Military housing residents who were displaced from their homes by fuel contamination in the Navy’s water system filed a class-action lawsuit on Friday against their property managers.
The lawsuit filed in Circuit Court states that the companies that operate the housing communities had a responsibility to deliver potable water but that the water supply has not been “sufficiently protected from the risk of fuel contamination.”
“There are thousands of people – both military and civilian – who have been displaced who didn’t get what they paid for,” Terry Revere, one of the plaintiffs’ attorneys, said. “They’re supposed to be provided with safe drinking water and a habitable place to live, and they’re not getting either one.”
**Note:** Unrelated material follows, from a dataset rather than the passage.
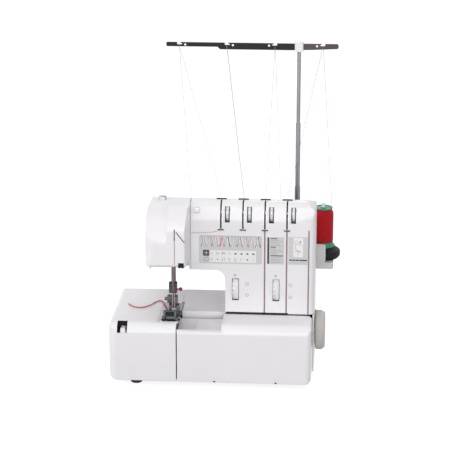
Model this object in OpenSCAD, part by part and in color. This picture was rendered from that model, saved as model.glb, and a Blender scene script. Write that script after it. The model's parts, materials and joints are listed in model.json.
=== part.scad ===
/* [Base] */
// Width of the side cover at the left end
side_cover_w = 107.5; // [100:0.5:115]
// Distance from the parting line of the covers to the column
throat_w = 74; // [70:0.5:78]
// Depth of the base from front to back
body_d = 180; // [178:0.5:184]
// Height of the cloth bed above the table
bed_h = 105; // [103:0.5:108]
// Height of the covers' lower edge above the table
cover_z = 9; // [9:0.25:10.5]
// Wall thickness of the moulded covers
wall = 2.5; // [2:0.1:2.8]
// Running gap between covers that move past each other
gap = 0.4; // [0.3:0.05:0.5]
// Diameter of a rubber foot
foot_d = 19; // [15:0.5:22]

/* [Upper body] */
// Width of the column at the right end
column_w = 143; // [141:0.5:147]
// Height of the top of the body
top_h = 290; // [289:0.5:296]
// Height of the underside of the arm
arm_z = 178; // [172:0.5:180]
// Radius of the throat corner under the arm
throat_r = 16; // [8:0.5:24]
// Distance of the front panel behind the front of the base
panel_set = 60; // [58:0.5:61]
// Width of the head
head_w = 66.5; // [64:0.5:69]
// Distance that the head reaches left of the parting line
head_reach = 48; // [46:0.5:50]
// Height of the head's underside
head_z = 199; // [196:0.5:203]

/* [Thread tension] */
// Distance between neighbouring thread slots
slot_pitch = 35; // [34:0.25:35.5]
// Width of a thread slot
slot_w = 2.4; // [1.8:0.1:3]
// Radius of a tension dial
tension_r = 14.5; // [13:0.25:15]
// Width of a tension dial
tension_w = 6.4; // [5:0.1:7]
// Radius of a stitch dial
dial_r = 22; // [19:0.5:22.5]
// Width of a stitch dial
dial_w = 9.6; // [8:0.1:11]

/* [Mechanism] */
// Diameter of the main shaft
shaft_d = 10; // [8:0.5:12]
// Height of the main shaft above the table
shaft_z = 68; // [66:0.5:70]
// Diameter of the handwheel
handwheel_d = 64; // [58:1:68]
// Thickness of the handwheel's rim
handwheel_t = 16; // [10:0.5:16]
// Diameter of the needle bar and the presser bar
bar_d = 6.5; // [5.5:0.25:7]
// Diameter of the motor
motor_d = 48; // [42:1:50]
// Length of the motor
motor_l = 66; // [60:1:72]
// Running clearance of shafts in their bores, on the radius
shaft_fit = 0.05; // [0.03:0.01:0.08]

/* [Thread stand] */
// Width of the spool tray
tray_w = 288; // [284:1:300]
// Depth of the spool tray
tray_d = 80; // [76:1:84]
// Height of the spool tray's underside
tray_z = 145; // [140:1:150]
// Diameter of a spool cushion
cushion_d = 58; // [52:1:59]
// Thickness of a spool cushion
cushion_t = 19; // [14:0.5:22]
// Diameter of a wound spool
spool_d = 34; // [24:0.5:34]
// Height of the thread wound on a spool
spool_h = 62; // [50:1:70]
// Diameter of the mast's lower tube
mast_d = 9.5; // [9:0.25:11]
// Height of the mast's lower tube above the spool tray's underside
mast_l1 = 130; // [124:1:136]
// Length of the middle tube that shows above the lower one
mast_l2 = 108; // [104:1:112]
// Height of the thread guide bar
bar_z = 512; // [508:1:518]
// Length of the thread guide bar
bar_l = 281; // [276:1:290]

/* [Hidden] */

shell_white = [0.91, 0.91, 0.92];
pan_grey = [0.55, 0.56, 0.58];
cast_grey = [0.66, 0.68, 0.7];
steel_grey = [0.62, 0.63, 0.65];
dark_steel = [0.3, 0.3, 0.31];
black_plastic = [0.13, 0.13, 0.14];
rubber_black = [0.08, 0.08, 0.08];
dial_grey = [0.71, 0.69, 0.67];
brass_tone = [0.75, 0.6, 0.3];
thread_red = [0.61, 0.11, 0.13];
thread_pink = [0.85, 0.45, 0.45];

// Places along X, measured from a datum 12 mm left of the column
column_x = 12;
right_x = column_x + column_w;
parting_x = column_x - throat_w;
side_x1 = parting_x - gap;
side_x0 = side_x1 - side_cover_w;
door_x0 = parting_x + 1;
door_x1 = right_x - 3;
head_x0 = parting_x - head_reach;
head_x1 = head_x0 + head_w;
needle_x = parting_x - 6.5;
presser_x = needle_x - 1;

// Places along Y, measured from a datum 45 mm in front of the back wall
back_y = 45;
front_y = back_y - body_d;
panel_y = front_y + panel_set;
seam_y = -20;
side_back_y = back_y;
needle_y = front_y + 33;
presser_y = needle_y + 18;
shaft_y = -38;

// Rounded outlines
corner_steps = 6;
function unit(v) = v / norm(v);
function turn(a) = a > 180 ? a - 360 : a < -180 ? a + 360 : a;
function arc_corner(a, p, b, r) =
    let (u = unit(a - p), v = unit(b - p), half = acos(u * v) / 2)
    let (c = p + unit(u + v) * r / sin(half))
    let (s = p + u * r / tan(half) - c, e = p + v * r / tan(half) - c)
    let (a0 = atan2(s.y, s.x), da = turn(atan2(e.y, e.x) - atan2(s.y, s.x)))
    [for (i = [0 : corner_steps])
        let (t = a0 + da * i / corner_steps) [c.x + r * cos(t), c.y + r * sin(t)]];
function flat(p) = [p.x, p.y];
function rounded(pts) = [for (i = [0 : len(pts) - 1])
    let (n = len(pts), a = pts[(i + n - 1) % n], p = pts[i], b = pts[(i + 1) % n])
    each (p[2] <= 0 ? [flat(p)] : arc_corner(flat(a), flat(p), flat(b), p[2]))];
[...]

The case was filed by Michael Casey, Payton Lamb and Jamie Williams against Ohana Military Communities, Hunt MH Property Management, Island Palm Communities and Hickam Communities, the complaint states.
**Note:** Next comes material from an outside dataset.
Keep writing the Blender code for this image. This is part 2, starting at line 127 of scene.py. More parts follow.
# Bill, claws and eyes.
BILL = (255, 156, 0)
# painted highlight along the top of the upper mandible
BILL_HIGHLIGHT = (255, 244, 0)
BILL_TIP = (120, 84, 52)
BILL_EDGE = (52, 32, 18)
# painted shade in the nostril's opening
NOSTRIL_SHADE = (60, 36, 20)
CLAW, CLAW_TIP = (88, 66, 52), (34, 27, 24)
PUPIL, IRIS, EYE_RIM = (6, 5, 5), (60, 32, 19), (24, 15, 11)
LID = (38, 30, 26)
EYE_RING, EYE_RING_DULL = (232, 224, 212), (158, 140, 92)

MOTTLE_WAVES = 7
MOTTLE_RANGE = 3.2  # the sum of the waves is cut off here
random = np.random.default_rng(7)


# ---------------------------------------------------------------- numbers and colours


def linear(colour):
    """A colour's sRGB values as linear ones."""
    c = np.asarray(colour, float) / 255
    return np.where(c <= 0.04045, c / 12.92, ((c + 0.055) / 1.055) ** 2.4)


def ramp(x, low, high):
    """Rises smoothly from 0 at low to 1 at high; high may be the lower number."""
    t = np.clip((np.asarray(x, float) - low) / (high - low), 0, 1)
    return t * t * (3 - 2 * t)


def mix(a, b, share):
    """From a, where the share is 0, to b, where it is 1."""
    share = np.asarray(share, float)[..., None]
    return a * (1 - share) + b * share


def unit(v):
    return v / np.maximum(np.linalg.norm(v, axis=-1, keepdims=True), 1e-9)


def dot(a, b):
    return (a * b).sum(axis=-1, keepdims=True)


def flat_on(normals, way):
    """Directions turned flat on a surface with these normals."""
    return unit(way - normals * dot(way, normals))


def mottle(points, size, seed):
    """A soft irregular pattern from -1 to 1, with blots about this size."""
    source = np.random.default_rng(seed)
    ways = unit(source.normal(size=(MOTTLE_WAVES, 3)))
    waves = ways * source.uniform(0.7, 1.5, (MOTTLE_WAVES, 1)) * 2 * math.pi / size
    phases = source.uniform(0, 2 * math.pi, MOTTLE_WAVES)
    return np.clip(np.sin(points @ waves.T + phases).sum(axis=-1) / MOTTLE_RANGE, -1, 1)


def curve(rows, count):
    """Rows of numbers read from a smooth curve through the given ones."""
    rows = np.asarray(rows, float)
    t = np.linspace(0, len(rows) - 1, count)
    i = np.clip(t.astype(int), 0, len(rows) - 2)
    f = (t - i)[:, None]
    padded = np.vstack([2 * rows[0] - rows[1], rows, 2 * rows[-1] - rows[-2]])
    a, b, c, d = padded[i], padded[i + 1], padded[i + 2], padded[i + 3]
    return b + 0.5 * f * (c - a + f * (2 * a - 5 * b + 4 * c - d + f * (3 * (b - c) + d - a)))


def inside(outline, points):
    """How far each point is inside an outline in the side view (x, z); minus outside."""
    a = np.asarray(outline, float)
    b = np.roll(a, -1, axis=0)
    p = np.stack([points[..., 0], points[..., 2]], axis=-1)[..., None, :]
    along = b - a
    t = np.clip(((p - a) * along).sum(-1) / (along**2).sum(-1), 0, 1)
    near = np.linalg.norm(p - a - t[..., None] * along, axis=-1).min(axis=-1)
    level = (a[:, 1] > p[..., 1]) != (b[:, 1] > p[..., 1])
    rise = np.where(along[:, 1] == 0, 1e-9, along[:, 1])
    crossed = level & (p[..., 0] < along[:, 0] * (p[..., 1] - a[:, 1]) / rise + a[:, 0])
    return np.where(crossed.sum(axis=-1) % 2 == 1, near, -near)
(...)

The plaintiffs argue that they have overpaid for rent considering the defendants’ failure to provide “a safe and healthy home” and that they can no longer enjoy their homes or communities.
They allege that the housing companies failed to warn tenants about the location of the Red Hill fuel facility 100 feet above their drinking water source and that the drinking water was at risk. Families were also “wrongfully evicted” from their homes after the contamination came to light, according to the lawsuit.
They are seeking unspecified damages and attorneys’ fees.
Civil Beat did not receive a response from the defendant companies.
Families began reporting a fuel smell in their water and various physical ailments around Thanksgiving. Since then, the U.S. Navy has acknowledged that leaks at its World War II-era Red Hill fuel facility contaminated the Red Hill shaft, a drinking water well located a half-mile from the fuel farm, with jet fuel.
Over 3,000 families have moved into hotels amid the crisis.
Meanwhile, the Hawaii Department of Health ordered the Navy to drain the tanks until it demonstrates it can operate them safely, but the Navy is fighting that order. The Navy continues to work on remediating the contamination and investigating how it occurred.